WHAT TO PRODUCE | Look for the string "Identity" and copy every line that has it.
━━━━
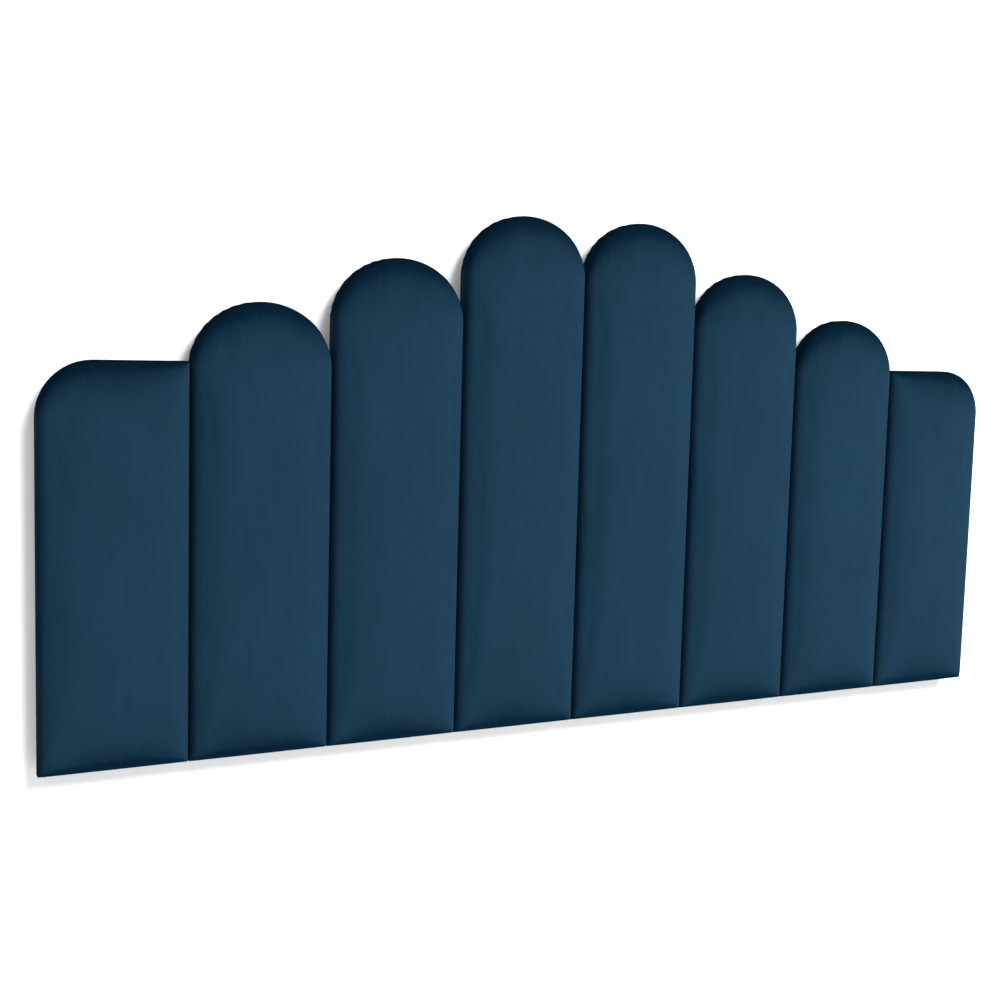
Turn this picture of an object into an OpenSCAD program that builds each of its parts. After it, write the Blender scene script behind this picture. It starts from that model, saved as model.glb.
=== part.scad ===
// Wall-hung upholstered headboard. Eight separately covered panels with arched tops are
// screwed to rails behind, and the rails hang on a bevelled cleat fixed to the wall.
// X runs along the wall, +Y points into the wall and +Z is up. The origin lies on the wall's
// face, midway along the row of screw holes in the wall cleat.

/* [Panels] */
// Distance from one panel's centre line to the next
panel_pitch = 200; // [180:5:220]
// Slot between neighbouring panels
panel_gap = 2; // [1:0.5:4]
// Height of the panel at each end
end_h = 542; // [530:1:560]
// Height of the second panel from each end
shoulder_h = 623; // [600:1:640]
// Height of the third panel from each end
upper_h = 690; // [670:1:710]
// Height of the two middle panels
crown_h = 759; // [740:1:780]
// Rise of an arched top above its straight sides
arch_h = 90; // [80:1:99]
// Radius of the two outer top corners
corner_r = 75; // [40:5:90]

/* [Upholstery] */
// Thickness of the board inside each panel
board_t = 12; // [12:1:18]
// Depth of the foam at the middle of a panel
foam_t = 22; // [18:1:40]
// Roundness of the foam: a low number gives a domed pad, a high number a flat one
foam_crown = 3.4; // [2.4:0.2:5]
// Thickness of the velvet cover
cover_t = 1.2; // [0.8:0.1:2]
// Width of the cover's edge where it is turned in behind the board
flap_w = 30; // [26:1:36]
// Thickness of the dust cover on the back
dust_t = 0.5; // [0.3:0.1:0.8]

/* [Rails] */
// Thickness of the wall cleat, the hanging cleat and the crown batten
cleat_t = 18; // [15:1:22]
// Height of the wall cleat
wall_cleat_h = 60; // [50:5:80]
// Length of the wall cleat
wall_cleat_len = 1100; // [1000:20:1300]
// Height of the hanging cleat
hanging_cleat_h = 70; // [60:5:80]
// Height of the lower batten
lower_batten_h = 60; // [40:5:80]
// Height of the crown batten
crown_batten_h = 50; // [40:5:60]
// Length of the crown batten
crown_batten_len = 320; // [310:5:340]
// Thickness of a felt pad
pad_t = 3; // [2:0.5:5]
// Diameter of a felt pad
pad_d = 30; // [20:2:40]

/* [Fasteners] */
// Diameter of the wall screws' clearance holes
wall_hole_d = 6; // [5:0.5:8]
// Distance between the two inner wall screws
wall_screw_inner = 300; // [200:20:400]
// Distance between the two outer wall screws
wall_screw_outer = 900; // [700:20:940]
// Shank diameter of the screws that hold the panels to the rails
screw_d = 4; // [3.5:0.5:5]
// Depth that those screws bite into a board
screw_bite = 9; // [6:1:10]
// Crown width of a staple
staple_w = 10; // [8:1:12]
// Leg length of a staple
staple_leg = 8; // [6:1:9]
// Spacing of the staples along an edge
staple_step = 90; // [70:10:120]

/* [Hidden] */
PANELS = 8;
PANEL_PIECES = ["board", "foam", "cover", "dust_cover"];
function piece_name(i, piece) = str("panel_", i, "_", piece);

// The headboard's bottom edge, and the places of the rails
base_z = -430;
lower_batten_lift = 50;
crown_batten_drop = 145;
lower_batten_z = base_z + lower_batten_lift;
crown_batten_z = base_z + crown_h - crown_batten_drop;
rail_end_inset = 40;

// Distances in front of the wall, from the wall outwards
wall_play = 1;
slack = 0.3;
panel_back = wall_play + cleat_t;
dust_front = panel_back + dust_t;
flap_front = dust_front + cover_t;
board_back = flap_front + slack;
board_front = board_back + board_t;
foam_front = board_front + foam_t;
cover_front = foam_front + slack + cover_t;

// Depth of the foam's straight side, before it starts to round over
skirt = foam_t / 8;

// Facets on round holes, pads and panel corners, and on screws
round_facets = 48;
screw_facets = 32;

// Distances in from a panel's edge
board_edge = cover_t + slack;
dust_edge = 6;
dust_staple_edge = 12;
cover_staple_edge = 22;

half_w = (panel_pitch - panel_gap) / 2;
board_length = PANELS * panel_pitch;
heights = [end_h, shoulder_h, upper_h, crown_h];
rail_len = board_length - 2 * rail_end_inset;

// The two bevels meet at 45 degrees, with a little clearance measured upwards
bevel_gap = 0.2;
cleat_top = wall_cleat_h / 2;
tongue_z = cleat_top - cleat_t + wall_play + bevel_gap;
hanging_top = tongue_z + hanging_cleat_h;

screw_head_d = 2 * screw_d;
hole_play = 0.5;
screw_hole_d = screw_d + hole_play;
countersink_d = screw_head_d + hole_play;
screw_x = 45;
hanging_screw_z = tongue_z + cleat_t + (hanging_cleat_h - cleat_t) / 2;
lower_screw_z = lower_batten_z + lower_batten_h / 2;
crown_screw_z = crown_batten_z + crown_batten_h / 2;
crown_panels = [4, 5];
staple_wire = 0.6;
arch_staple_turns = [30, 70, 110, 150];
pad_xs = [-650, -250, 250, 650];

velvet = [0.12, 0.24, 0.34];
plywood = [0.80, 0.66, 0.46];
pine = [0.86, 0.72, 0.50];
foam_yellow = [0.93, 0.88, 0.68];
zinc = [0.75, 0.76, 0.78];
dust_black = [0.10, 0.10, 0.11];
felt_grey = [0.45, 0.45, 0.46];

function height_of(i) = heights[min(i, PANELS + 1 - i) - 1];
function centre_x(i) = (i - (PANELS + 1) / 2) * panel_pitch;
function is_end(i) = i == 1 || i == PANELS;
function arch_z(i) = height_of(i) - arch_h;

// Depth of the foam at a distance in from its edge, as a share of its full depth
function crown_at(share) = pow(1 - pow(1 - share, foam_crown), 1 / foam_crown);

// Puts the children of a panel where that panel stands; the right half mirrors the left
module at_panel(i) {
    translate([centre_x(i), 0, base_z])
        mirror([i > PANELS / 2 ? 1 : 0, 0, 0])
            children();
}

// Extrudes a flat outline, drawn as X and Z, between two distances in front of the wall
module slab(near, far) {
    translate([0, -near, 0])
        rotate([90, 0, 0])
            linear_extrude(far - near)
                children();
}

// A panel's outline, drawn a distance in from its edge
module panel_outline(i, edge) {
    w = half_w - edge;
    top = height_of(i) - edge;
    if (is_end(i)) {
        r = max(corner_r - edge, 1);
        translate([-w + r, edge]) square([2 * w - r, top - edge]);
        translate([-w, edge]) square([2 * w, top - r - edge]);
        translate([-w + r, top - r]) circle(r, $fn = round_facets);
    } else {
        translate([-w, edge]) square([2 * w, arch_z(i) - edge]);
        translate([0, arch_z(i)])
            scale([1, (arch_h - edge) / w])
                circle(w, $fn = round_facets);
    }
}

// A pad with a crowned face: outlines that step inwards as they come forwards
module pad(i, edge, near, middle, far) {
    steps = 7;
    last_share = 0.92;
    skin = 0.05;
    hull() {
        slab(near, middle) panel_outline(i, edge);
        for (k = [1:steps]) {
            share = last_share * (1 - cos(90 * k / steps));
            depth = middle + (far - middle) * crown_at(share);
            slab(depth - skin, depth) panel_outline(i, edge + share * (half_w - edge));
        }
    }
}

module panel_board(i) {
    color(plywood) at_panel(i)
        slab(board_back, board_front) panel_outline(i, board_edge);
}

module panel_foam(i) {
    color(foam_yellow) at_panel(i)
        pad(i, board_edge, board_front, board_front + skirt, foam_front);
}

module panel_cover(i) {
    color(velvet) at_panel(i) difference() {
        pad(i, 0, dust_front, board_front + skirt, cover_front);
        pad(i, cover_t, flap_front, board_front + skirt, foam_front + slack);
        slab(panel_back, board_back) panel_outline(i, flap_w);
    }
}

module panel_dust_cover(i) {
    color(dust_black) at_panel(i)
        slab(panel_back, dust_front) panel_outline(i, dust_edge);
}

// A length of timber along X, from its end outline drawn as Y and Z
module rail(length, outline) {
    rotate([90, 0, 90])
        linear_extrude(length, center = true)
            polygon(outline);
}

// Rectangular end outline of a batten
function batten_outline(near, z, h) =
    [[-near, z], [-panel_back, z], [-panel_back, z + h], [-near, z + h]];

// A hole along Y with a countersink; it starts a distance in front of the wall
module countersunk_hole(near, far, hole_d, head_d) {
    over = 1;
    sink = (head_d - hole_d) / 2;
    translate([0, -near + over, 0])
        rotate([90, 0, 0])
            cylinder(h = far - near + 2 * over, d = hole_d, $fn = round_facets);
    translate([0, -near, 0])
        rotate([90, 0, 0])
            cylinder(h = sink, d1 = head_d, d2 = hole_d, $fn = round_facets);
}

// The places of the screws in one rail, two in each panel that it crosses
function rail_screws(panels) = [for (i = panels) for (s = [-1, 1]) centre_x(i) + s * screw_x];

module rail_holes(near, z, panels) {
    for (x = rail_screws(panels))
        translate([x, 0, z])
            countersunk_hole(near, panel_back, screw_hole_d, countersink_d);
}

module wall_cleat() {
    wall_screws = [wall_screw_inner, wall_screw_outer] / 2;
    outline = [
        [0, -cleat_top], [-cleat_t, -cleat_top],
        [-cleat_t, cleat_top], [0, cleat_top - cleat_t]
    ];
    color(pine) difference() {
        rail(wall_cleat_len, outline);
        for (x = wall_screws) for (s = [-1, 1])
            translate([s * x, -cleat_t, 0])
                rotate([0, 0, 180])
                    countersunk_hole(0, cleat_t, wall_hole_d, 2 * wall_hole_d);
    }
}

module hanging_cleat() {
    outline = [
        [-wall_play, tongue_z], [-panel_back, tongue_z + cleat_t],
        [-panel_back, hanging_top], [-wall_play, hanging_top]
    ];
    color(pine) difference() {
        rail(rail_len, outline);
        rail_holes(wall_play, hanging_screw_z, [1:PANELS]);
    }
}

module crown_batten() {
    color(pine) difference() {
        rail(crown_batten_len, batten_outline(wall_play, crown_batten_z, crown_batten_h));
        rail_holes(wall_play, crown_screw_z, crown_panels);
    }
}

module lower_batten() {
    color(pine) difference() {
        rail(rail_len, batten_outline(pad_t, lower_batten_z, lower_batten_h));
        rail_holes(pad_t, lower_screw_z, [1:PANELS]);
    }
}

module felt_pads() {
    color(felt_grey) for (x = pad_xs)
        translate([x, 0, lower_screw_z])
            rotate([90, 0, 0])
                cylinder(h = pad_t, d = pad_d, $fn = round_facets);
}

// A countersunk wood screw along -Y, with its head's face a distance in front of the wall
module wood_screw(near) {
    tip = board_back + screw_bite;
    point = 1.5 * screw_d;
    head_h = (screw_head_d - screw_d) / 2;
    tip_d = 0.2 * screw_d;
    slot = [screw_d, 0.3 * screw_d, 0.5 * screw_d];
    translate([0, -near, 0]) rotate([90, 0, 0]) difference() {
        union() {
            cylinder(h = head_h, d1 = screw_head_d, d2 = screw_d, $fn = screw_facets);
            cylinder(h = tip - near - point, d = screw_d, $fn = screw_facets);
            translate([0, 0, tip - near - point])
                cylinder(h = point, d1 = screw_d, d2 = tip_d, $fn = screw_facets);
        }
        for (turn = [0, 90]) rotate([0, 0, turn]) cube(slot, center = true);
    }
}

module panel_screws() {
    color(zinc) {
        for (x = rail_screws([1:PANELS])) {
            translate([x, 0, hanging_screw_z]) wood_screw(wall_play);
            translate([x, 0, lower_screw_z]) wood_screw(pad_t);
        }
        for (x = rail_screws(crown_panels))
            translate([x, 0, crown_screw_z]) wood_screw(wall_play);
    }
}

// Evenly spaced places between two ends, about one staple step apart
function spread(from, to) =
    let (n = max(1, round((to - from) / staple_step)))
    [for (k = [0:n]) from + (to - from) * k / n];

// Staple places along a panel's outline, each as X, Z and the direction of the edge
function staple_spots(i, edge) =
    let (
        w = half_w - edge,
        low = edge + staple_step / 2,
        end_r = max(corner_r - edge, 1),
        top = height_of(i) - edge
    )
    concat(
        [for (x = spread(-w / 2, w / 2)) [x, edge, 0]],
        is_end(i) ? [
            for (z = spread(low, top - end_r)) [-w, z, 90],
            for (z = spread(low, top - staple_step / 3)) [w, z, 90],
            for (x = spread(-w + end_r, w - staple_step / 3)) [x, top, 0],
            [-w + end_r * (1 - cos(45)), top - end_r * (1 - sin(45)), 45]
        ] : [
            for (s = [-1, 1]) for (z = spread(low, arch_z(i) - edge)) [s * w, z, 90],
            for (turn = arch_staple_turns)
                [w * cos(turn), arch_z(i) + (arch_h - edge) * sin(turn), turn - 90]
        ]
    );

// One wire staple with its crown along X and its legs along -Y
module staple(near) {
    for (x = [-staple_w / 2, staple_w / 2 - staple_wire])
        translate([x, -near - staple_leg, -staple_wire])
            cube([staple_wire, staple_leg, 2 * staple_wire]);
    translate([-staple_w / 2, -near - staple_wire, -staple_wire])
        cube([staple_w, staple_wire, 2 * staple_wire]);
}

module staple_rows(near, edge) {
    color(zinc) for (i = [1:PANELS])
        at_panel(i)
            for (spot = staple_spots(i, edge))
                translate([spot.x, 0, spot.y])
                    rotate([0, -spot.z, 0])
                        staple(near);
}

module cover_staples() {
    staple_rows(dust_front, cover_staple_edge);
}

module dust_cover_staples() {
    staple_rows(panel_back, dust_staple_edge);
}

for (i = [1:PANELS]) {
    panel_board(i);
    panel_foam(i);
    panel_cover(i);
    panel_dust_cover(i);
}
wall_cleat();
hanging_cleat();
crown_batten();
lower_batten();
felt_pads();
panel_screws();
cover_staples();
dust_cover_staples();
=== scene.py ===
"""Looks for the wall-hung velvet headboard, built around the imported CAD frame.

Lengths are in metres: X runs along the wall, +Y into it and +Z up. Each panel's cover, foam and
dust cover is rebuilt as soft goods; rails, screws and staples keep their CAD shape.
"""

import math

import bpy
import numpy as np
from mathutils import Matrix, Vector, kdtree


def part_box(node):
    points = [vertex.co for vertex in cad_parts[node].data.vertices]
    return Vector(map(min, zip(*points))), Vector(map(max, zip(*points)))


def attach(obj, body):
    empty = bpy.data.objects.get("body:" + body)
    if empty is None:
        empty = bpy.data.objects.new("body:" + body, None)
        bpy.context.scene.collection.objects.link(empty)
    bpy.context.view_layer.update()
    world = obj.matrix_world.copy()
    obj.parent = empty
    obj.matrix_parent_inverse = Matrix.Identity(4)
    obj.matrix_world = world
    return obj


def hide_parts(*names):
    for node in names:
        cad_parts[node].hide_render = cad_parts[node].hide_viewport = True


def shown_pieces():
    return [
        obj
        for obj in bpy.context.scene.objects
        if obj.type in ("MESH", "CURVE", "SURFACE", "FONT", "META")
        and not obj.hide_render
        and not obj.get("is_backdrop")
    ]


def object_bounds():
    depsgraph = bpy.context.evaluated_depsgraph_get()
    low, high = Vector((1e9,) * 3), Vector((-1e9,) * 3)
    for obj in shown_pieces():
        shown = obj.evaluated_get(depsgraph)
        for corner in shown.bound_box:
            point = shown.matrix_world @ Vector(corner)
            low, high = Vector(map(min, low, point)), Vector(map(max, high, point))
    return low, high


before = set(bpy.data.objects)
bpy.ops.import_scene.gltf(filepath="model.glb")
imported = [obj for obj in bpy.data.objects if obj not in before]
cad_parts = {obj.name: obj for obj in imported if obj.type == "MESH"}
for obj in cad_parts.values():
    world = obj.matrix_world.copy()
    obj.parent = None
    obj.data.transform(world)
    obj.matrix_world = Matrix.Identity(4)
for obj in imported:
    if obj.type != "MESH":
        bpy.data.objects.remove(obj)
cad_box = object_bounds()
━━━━
OUTPUT FOR THIS EXERCISE |
    obj.matrix_parent_inverse = Matrix.Identity(4)
    obj.matrix_world = Matrix.Identity(4)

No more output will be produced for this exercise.